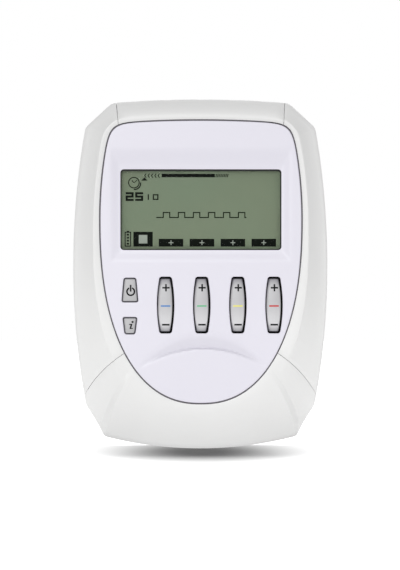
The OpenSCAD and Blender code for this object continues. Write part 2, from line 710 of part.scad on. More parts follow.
module housing_screws() color(SILVER) for (p = posts) difference() {
    union() {
        bar_y(p[0], p[1], screw_seat_y, screw_seat_y + 2, screw_head_r);
        bar_y(p[0], p[1], chassis_back_y + 1.5, screw_seat_y + 0.1, screw_r);
    }
    for (a = [0, 90]) slab(screw_seat_y + 1.1, screw_seat_y + 3)
        translate(p) rotate(a) square([3, 0.6], center = true);
}
module board_screws() color(SILVER) for (p = board_bosses) {
    bar_y(p[0], p[1], board_back_y, board_back_y + 1.2, board_head_r);
    bar_y(p[0], p[1], chassis_back_y + 0.2, board_back_y + 0.1, board_screw_r);
}
module rubber_feet() color([0.2, 0.2, 0.2]) for (p = feet)
    bar_y(p[0], p[1], back_in_y, back_y + foot_proud, foot_r);

faceplate();
faceplate_gasket();
top_cap();
left_side_band();
right_side_band();
bottom_cap();
front_chassis();
rear_housing();
display_window();
lcd_panel();
lcd_bezel();
lcd_backlight();
lcd_connector();
main_board();
key_switches();
rocker_shaft();
power_key();
info_key();
channel_key_1();
channel_key_2();
channel_key_3();
channel_key_4();
output_socket_1();
output_socket_2();
output_socket_3();
output_socket_4();
socket_collar_1();
socket_collar_2();
socket_collar_3();
socket_collar_4();
socket_contacts();
charger_socket();
charger_collar();
output_transformers();
processor_chip();
board_components();
buzzer();
battery_cells();
battery_springs();
battery_plates();
battery_door();
housing_screws();
board_screws();
rubber_feet();
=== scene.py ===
"""A handheld four-channel muscle stimulator, standing on its rounded base.

Every length below is in millimetres unless a comment says otherwise, and each finished piece is scaled to
metres once. X runs to the right, Y from the front to the back, Z up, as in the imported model.
"""

import math

import bmesh
import bpy
from mathutils import Matrix, Vector


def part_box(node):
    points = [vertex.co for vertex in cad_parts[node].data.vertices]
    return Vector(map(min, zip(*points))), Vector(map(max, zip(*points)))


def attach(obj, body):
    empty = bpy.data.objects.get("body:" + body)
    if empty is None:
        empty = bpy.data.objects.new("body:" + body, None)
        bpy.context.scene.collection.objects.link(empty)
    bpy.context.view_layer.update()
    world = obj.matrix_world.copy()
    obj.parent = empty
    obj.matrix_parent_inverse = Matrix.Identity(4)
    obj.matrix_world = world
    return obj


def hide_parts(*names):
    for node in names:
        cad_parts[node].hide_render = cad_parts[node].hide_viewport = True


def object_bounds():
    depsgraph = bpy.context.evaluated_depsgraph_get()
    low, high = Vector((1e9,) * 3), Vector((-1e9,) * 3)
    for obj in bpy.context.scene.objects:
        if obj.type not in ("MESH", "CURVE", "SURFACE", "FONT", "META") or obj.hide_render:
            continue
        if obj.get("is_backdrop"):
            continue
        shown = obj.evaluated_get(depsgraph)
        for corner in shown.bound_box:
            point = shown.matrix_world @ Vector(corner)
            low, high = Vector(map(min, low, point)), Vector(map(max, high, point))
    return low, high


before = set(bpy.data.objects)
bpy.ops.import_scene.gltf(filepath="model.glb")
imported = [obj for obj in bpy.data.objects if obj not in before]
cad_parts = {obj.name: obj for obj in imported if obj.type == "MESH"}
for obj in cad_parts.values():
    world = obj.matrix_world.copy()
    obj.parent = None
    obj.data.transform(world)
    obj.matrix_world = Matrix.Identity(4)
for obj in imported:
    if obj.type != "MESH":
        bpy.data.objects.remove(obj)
CAD_BOX = [corner.copy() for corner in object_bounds()]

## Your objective
Show the lines that mention the word "model".

## Task answer
metres once. X runs to the right, Y from the front to the back, Z up, as in the imported model.
bpy.ops.import_scene.gltf(filepath="model.glb")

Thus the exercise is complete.